Beyond that engaging conversation, Akhter Rasool’s world was an intriguing portrait with innovative touches. He was already a cult in the community known for producing some finest artists of repute.

When young Akhter came out of the shadows of his strife-stricken nighbourhood — where the lament over the departure of Kashmiri brethren is quite discernible — he didn’t take much time to create a niche for himself. His artistic expression would be polished by his Fine Arts degree from the University of Kashmir—the campus he loved and where he ended up as reckoning staffer.

His evolved art raised the bar of the graphic designing in Srinagar. He helped newsrooms and advertising agencies to make the creative treatment germane to times. “His hunger for learning and incorporating new techniques and technologies set him apart,” says Mohsin Reza, his apprentice.

Among his contributions is his unassuming mentorship which grew the tribe of graphic designers in Srinagar. “He was our go-to ustad whenever we would face any creative hitch,” Reza says. “He always supported the innovative ideas and designs.”

That day when I met Akhter in his studio, he came across as a silent servant of art. He defied the cult image he had come to adorn with his affability. “There’s something about artist,” he told me, “which makes him an ally of his people. And that’s the sense of responsibility.”

And Akhter demonstrated that sense beautifully, especially when it came to guide aspiring artists of Kashmir. “I see a ray of hope in our growing tribe,” he said. “Some of them are truly amazing. I watch their work, guide them in my little capacity, and feel glad over our expressive art.”

Just like any creative genius, he was going back to the times when his affair with the art began. In his boyhood, as AK-47s became new street symbols, Akhter astutely noted the transition in his homeland. There was a chaos, he said, but he had to find his call. With conflict mill churning daily obituaries, he saw the creative enterprise of the valley taking a backseat. During those tumultuous times, he chose to be realistic and worked hard on his artistic abilities.

“We haven’t been able to produce a single powerful art work that could be presented as a remembrance of our uprisings,” Akhtar steered the conversation towards his homeland lament.

He would voice that lament with his dirges in the memory of the martyrs of Karbala. “It’s all about being soulful about things,” he spoke with a strange sentimentality that day. “It’s with this feeling that art eventually immortalizes the public movements.”
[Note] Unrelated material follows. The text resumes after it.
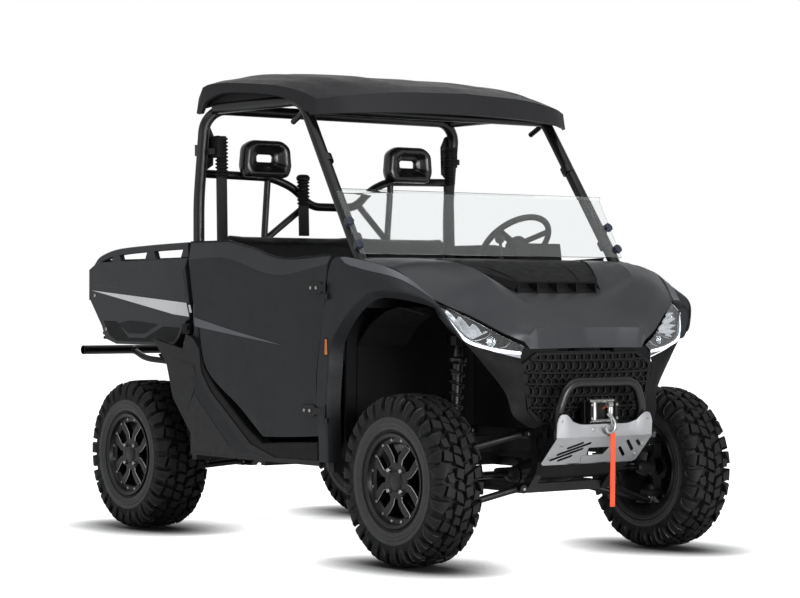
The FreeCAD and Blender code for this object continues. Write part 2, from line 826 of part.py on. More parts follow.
def rests():
    """Posts and tabs of the frame under the grille, the hood and the fenders, cut to what they hold."""
    half = rail_width / 2
    top = spot(hood_rest_share)
    low = place_z(front_top_rail_shares[0][1]) - half
    post = box(V(top.x - hood_rest_width / 2, top.y - hood_rest_width / 2, low),
               V(top.x + hood_rest_width / 2, top.y + hood_rest_width / 2, top.z)).cut(hood())
    post.translate(V(0, 0, -seat_gap))
    horn_z = place_z(front_horn_shares[0][1])
    bar = spot(cowl_bar_share)
    low = bar.z - roof_rest_width / 2
    tab = box(V(bar.x - half, bar.y - half, low), V(bar.x, fender_tab_y, bar.z)).cut(fender())
    tab.translate(V(0, -seat_gap, 0))
    foot = box(V(grille_x, rail_y - half, horn_z - half),
               V(grille_x + grille_thickness, rail_y + half, spots(grille_outline_shares)[-1].z - seat_gap))
    return [post, mirrored(post), tab, mirrored(tab), foot, mirrored(foot)]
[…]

As a no-nonsense artist, Akhter would come across as a Spartan critic at times, especially to the aspiring artists. Behind his tough stance, he told me, was his resolve to push artists on the path of glory. “Just like one swallow doesn’t make a summer, likewise a countable artistic feat cannot make one an artist. It’s all about grit and grind at the end of the day.”

Akhter also made no bones about the artist community’s “failure to visualize the reality of Kashmir”.
Kashmiri artists, he believed, are still more influenced by the artworks of the Palestine or the West while elements in their own society remain untouched.

“It reflects clearly when we look at the works of our artists where most of times there is sound presence of symbolism and lack of local elements,” he told me.

“One of the reasons for this failure could be the kind of restricted space within which we work or simply because we haven’t evolved enough to identify and use the elements in our surroundings that are used as tools by any artist worldwide.”

When the buck stopped at him, he smiled and said, “I’m only drawing the elements I’m surrounded with since my childhood.”

Back in the day when the same art surfaced on Habba Kadal’s street walls, he was supported by his family and friends. Later, as a token of gratitude, he would gift a Hindu idol drawing to his Pandit teacher. It was the first serious work that he remembered as a child. “She [his teacher] was totally overwhelmed when I presented that painting to her,” Akhtar recalled.

Seeing his art inclination, a respected resident of his neighbourhood named Ali Malik suggested him to excel in the field of fine arts.

“Soon I joined for the bachelors program after passing an aptitude test in the Fine Arts Department of Kashmir University where I had an introduction of the field for the first couple of years,” he said.

In those two years he went through the introductory part of almost everything that included painting, sculpture and the applied art as well.

“Through the traditional medium I had an introduction of the very roots of this field that played a sound role to shaping my imagination as an artist,” said Akhtar.

He went for the specialization in the applied arts and through which he believed an introduction of the universal language was made to him. His patience and urge to work on the details gave him an edge in the field of applied arts.

“Patience to work on the details proved in my favour when I opted to go for applied arts and then further in the commercial art as well,” he said.

This was the time when Akhter realized that if the art is not groomed in accordance with the transition in the contemporary art field, an artist would be easily left behind.

“By that time I had completed my bachelors, I saw that the digital medium is rapidly becoming a tool and is soon going to overtake everything,” he remembered.

It was in Delhi where Akhter saw all these new innovation nestling on the artistic tables. In that creative environment, he groomed to be a graphic designer.

Akhter didn’t limit himself and his art to some particular field. Starting his artistic journey in the field of journalism, he first started as a cartoonist for Al-Safa, a Srinagar-based Urdu daily, before joining Greater Kashmir where he received an overwhelming support from the editor and the whole team.

“With a fresh idea of the layout, I was trusted and given my space to try new innovation with the traditional form,” recalled Akhter who worked for GK Plus, Kashmir Uzma, among others.

From newsrooms, he would eventually make reentry into the campus when he joined Kashmir University as junior graphic designer.

“The transition to switch from the traditional medium to digital medium proved to be a game changer in my life,” he told me. “Though I was in applied arts, but the illustrations would always leave me with that space to express what was absorbed inside me of the things happening around me.”

During that fleeting creative journey, Akhter Rasool left behind many moments and memories — now making many nostalgic about Kashmir’s ace designer, whose street rise was as stirring as his art itself.